A reliable freshwater supply would have sustained the predominantly water-dependent fauna of the region up to ~470 ka ago (Fig. 1D). Before the major faunal and archeological transitions (i.e., before 500 ka ago), intermediate values of the D/P tree cover index with a median of 1 (range, 0.2 to 36; Fig. 3B and fig. S5) indicate a mix of woody and grassy vegetation typical for African tall and short grass savannas (29). The stable isotope record for this interval shows depleted δ13Corg values, ranging from −24.9 to −27.7‰ (average, −26.4‰), which are typical for C3-dominated vegetation consistent with the D/P values of mixed vegetation. Coupled with evidence of intermediate-deep freshwater lakes, this vegetation composition points to relatively high moisture levels during the first 500 ka of the record. However, unexpectedly, we determine high Iph values with a median of ~60%, indicative of the concurrent predominance of short grasses (Chloridoideae; Fig. 3B), which typically prevail in arid grasslands and conditions of low soil moisture (29). The concurrent predominance of short grasses suggests that vegetation was influenced by factors beyond water availability (precipitation).

The prolonged freshwater period was disrupted at 470 ± 15 ka ago, initially by a ~ 5-ka dry episode followed by >60-ka interval of shallow and saline lake conditions (median EC, >5500 μS/cm; Fig. 3A), marking the transition to an interval of high environmental variability. During the critical time window between 500 to 300 ka ago, eight intervals of desiccation are recorded as paleosols, five of which are estimated to have lasted for ~5 ka each (Fig. 3). The intervals between these dry phases are approximately 68, 16, 19.5, 15, 5.5, 18, and 29 ka long, which conform partly with precessional frequencies and partly with nonorbital rhythms (fig. S4).

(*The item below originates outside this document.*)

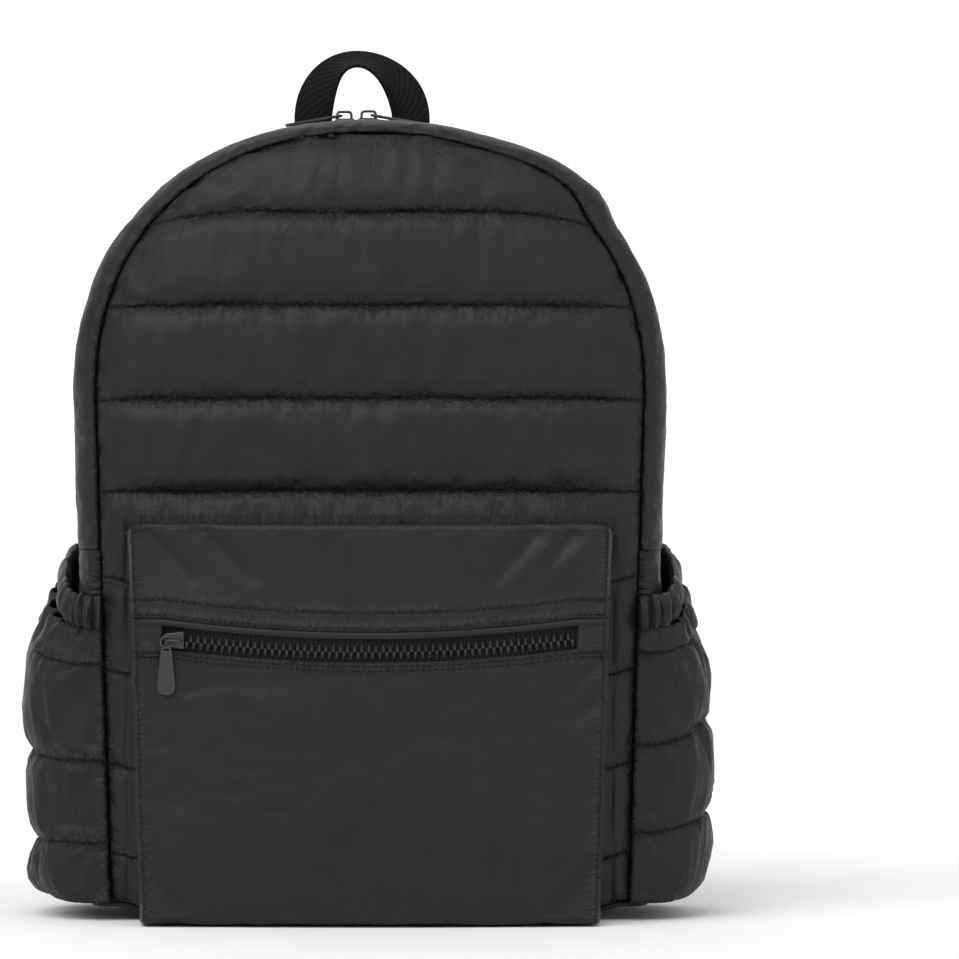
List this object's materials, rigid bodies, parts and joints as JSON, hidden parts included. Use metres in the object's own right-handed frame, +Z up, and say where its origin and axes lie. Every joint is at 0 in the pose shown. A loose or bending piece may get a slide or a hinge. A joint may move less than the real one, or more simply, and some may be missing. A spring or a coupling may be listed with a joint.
{
  "type": "quilted puffer backpack",
  "caption": "Quilted puffer daypack with a zipped arch-shaped main compartment, a zipped front pocket, gathered open side pockets, padded shoulder straps and a webbing carry handle.",
  "frame": {"origin": "middle of the bag's outer box, on the ground it stands on", "axes": "+Z up along the bag's height, +Y towards the wearer's back, front pocket towards -Y, +X to the right in the front view"},
  "size_m": [0.378, 0.211, 0.4712],
  "materials": {
    "nylon": "satin",
    "back_fabric": "matte",
    "webbing": "matte",
    "zip_tape": "matte",
    "zip_teeth": "semi gloss",
    "zip_metal": "satin",
    "buckle": "satin"
  },
  "bodies": {
    "bag": {"front_panel": "nylon", "back_panel": "back_fabric", "gusset_front": "nylon", "gusset_back": "nylon", "side_panel_left": "nylon", "side_panel_right": "nylon", "base_panel": "nylon", "main_zip_tape": "zip_tape", "main_zip_teeth_left": "zip_teeth", "main_zip_teeth_right": "zip_teeth", "main_slider_left": "zip_metal", "main_slider_right": "zip_metal", "front_pocket_flap": "nylon", "front_pocket_lower": "nylon", "front_zip_tape": "zip_tape", "front_zip_teeth": "zip_teeth", "front_slider": "zip_metal", "side_pocket_left": "nylon", "side_pocket_band_left": "nylon", "side_pocket_right": "nylon", "side_pocket_band_right": "nylon", "carry_handle": "webbing", "strap_pad_left": "nylon", "strap_keeper_left": "webbing", "strap_webbing_left": "webbing", "strap_adjuster_left": "buckle", "strap_anchor_left": "nylon", "strap_pad_right": "nylon", "strap_keeper_right": "webbing", "strap_webbing_right": "webbing", "strap_adjuster_right": "buckle", "strap_anchor_right": "nylon"},
    "front_pull": {"front_puller": "zip_metal"},
    "main_pull_left": {"main_puller_left": "zip_metal"},
    "main_pull_right": {"main_puller_right": "zip_metal"}
  },
  "joints": [
    {"name": "front_pull_swing", "type": "hinge", "parent": "bag", "child": "front_pull", "pos_m": [-0.1085, -0.1022, 0.1532], "axis": [0, 1, 0], "range_deg": [-20, 90]},
    {"name": "main_pull_left_lift", "type": "hinge", "parent": "bag", "child": "main_pull_left", "pos_m": [-0.01572, 0.02596, 0.43599], "axis": [0, 1, 0], "range_deg": [0, 100]},
    {"name": "main_pull_right_lift", "type": "hinge", "parent": "bag", "child": "main_pull_right", "pos_m": [0.00091, 0.02596, 0.4363], "axis": [0, -1, 0], "range_deg": [0, 100]}
  ]
}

In concert with these more frequent wet-dry shifts, ecological resources began to fluctuate more widely by ~400 ka ago in both terrestrial and aquatic environments. Each of the lake phases during the critical window was distinct in terms of lake depth, salinity, diatom productivity, and composition (Si/K ratio; Fig. 3A and fig. S4), Together with the more frequent subaerial intervals, these variable lake conditions point to large fluctuations in lake level and highly variable moisture supply. Between ~400 ± 5 ka and 320 ± 7 ka ago, the D/P tree cover index (0.1 to 10; median, 0.7) reveals rapid shifts between woody vegetation and grassland in line with varying water availability (Fig. 3B and fig. S5), consistent with assemblage-based ecological variability (fig. S6). This varying woody plant cover is also evident in larger fluctuations of δ13Corg (−27.4 to −22.3‰) and δ13Cwax (−34.5 to −22.9 ‰), suggesting shifts between C3-dominated (100%) and C4-dominated (~70%) vegetation. The grassland composition as inferred by the Iph implies pronounced variation in tall- and short-grass dominance and complete turnover between these two grassland types after 350 ± 8 ka ago (Fig. 3B). From ~330 to ~250 ka ago, the Koora basin was apparently dominated by open grassland vegetation; few phytoliths of woody plants in this interval result in a low median D/P index of 0.15. These grasslands were either characterized by tall- or short-grass abundance but rarely of mixed composition.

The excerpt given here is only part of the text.